There is a need for lightweight and flexible solar cells and arrays with efficiency > 30% and specific power > 1000 W/kg for commercial and military terrestrial and aerial (UAV) applications and for space missions, that are cost-effective. Inverted metamorphic triple-junction (IMM3J) solar cells achieve the highest efficiencies, but cost > $ 250/W. This high cost is split among the substrate (40%), epitaxial growth (30%) and front side processing including metallization (30%). It is desired to reduce the cost to $ 50/W. This is especially important for space missions exceeding 10 kW, for short-term missions to low earth orbit, and for picosatellites such as cubesats. Epitaxial lift-off (ELO) is used to transfer the epi-layer to a flexible substrate and reuse the Ge or GaAs wafer to grow another epi-layer. A dry epitaxial lift-off (DELO) process is presented by driving a controlled crack at the epi/wafer interface and transferring wafer scale to a polyimide substrate permanent carrier of the fragile solar cell, thus eliminating the need for detaching the substrate. The crack is driven purely by the thermal stresses due to the mismatch in CTE between GaAs and polyimide without the necessity for any external mechanical force or tool to aid crack propagation.

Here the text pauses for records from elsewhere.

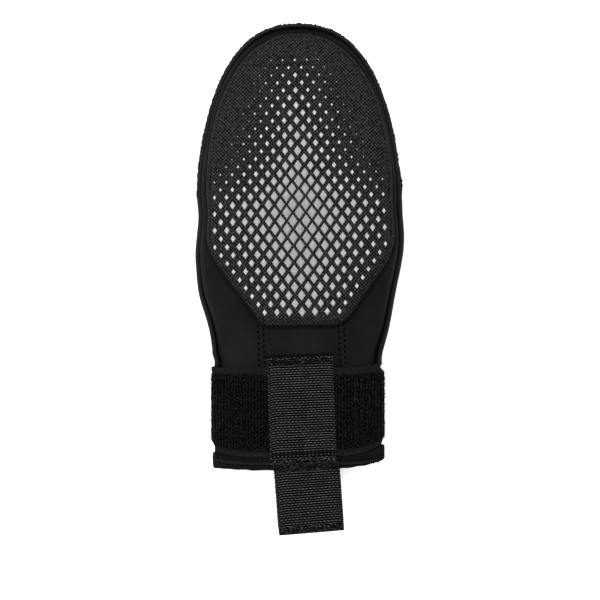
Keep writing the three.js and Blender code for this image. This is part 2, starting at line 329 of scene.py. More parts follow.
seam_edge = soft_copy("seam_binding", "seam_edge", 2, 0.8)
seam_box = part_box("seam_binding")
seam_middle = (seam_box[0] + seam_box[1]) / 2
fingers_start = 40 * mm
tuck = 1.2 * mm
places, normals = points_of(seam_edge)
to_middle = np.array([seam_middle.x, seam_middle.y])[None, :] - places[:, :2]
to_middle[:, 1] *= places[:, 1] > fingers_start
to_middle /= np.linalg.norm(to_middle, axis=1)[:, None]
facing_in = np.clip((to_middle * normals[:, :2]).sum(axis=1) * 2, 0, 1)
move_points(seam_edge, facing_in * tuck)

# It is drawn in towards the strap, bulges a little on the left, and swells on the right where the
# overlock ends. The back panel goes in with it.
overlock_step = {"start": -46 * mm, "length": 4 * mm}
right_waist = {"start": 39 * mm, "length": 9 * mm}
left_waist = {"start": 45.5 * mm, "length": 4 * mm}
panel_side = {"start": 40 * mm, "length": 5 * mm}
swelling = {"middle": 53 * mm, "width": 8 * mm}
bulge = {"middle": -15 * mm, "width": 10 * mm}
places, normals = points_of(seam_edge)
on_right = places[:, 0] > 0
facing_right = np.clip(normals[:, 0] * 2 + 0.5, 0, 1)
places[:, 0] += 0.55 * mm * on_right * rise(-places[:, 1], **overlock_step)
places[:, 0] -= 0.75 * mm * on_right * rise(-places[:, 1], **right_waist)
places[:, 0] -= 0.45 * mm * ~on_right * ridge(places[:, 1], **bulge)
places[:, 0] += 1.4 * mm * ~on_right * rise(-places[:, 1], **left_waist)
places[:, 0] += 0.8 * mm * ridge(places[:, 1], **swelling) * on_right * facing_right
set_places(seam_edge, places)
places, _ = points_of(mitten_back)
right_side = rise(places[:, 0], **panel_side)
left_side = rise(-places[:, 0], **panel_side)
places[:, 0] -= 0.7 * mm * rise(-places[:, 1], **right_waist) * right_side
places[:, 0] += 1.4 * mm * rise(-places[:, 1], **left_waist) * left_side
set_places(mitten_back, places)
seam_edge.data.materials.append(neoprene)


def tree_of(obj):
    """A search tree of an object's faces, to find where a line meets them."""
    return BVHTree.FromPolygons(
        [v.co for v in obj.data.vertices], [list(p.vertices) for p in obj.data.polygons]
    )


def evenly(points, spacing, closed=False):
    """Points at equal distances along a line through points, and the ways the line runs there."""
    line = np.array([list(p) for p in points])
    if closed:
        line = np.vstack([line, line[:1]])
    along = np.concatenate([[0], np.cumsum(np.linalg.norm(np.diff(line, axis=0), axis=1))])
    count = max(round(along[-1] / spacing), 1)
    stations = np.linspace(0, along[-1], count + 1)[: count if closed else count + 1]

    def at(distances):
        return np.stack([np.interp(distances, along, line[:, i]) for i in range(line.shape[1])], axis=1)

    ways = at(np.minimum(stations + spacing / 2, along[-1])) - at(np.maximum(stations - spacing / 2, 0))
    return at(stations), ways / np.linalg.norm(ways, axis=1)[:, None]


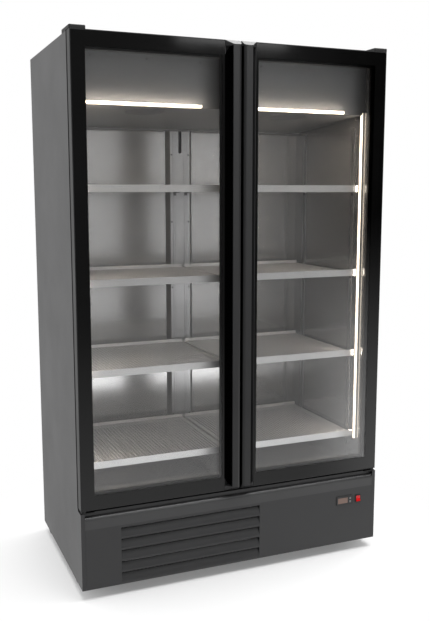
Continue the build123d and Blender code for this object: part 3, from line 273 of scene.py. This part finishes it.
# Cabin: a folded stainless liner with an upright brushed grain, and the cover under the
# evaporator from the same sheet.
liner_steel = finish("liner_steel", (0.34, 0.34, 0.34), (0.38, 0.38, 0.38), (0.17, 0.22), metallic=0.74,
                     bump=0.04, scale=900.0, stretch=(1.0, 1.0, 0.02), cloud=1.6)
dress(liner_steel, "inner_liner")
cover_steel = finish("cover_steel", (0.13, 0.13, 0.133), (0.165, 0.165, 0.168), (0.36, 0.46), metallic=0.4,
                     bump=0.10, scale=900.0, stretch=(0.02, 1.0, 1.0), cloud=1.6)
dress(cover_steel, "evaporator_cover")

# Lamps: aluminium channels with milky covers over warm white diodes, one level bar for each
# door and one upright bar on each side wall.
channel = finish("lamp_channel", (0.78, 0.77, 0.75), (0.84, 0.83, 0.81), (0.40, 0.50), metallic=0.2,
                 scale=900.0, stretch=(0.02, 1.0, 0.02))
dress(channel, "led_channels")
diffuser = blank_material("lamp_diffuser")
tree = diffuser.node_tree
place = add(tree, "ShaderNodeTexCoord")
dots = add(tree, "ShaderNodeTexNoise", {"Vector": place.outputs["Object"], "Scale": 60.0, "Detail": 1.0})
tint = add(tree, "ShaderNodeMix", {
    "Factor": dots.outputs["Fac"], 6: (1.0, 0.83, 0.66, 1.0), 7: (1.0, 0.88, 0.74, 1.0)}, data_type="RGBA")
shader = add(tree, "ShaderNodeBsdfPrincipled", {
    "Base Color": tint.outputs[2], "Roughness": 0.5, "Emission Color": tint.outputs[2],
    "Emission Strength": 3.5})
add(tree, "ShaderNodeOutputMaterial", {"Surface": shader.outputs["BSDF"]})
dress(diffuser, "led_diffusers")
WARM = (1.0, 0.88, 0.74)
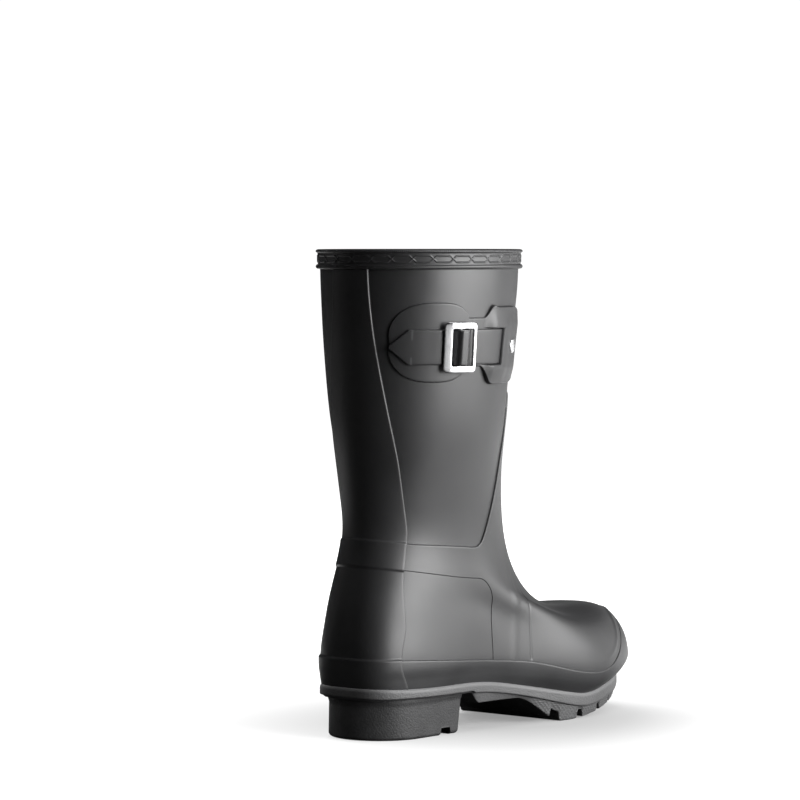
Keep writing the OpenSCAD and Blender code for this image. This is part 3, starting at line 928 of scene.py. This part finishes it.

This process yields single atomic plane cleavage which reduces the need for post lift-off polishing, and allows multiple reuses of the substrate up to 10 times. This allows the use of automated roll-to-roll processing. This combined with cheaper metallization using aerosol jet 3D printing and additive manufacturing techniques allows reducing the cost down to $ 50/W. This will open up terrestrial applications of III-V solar cells.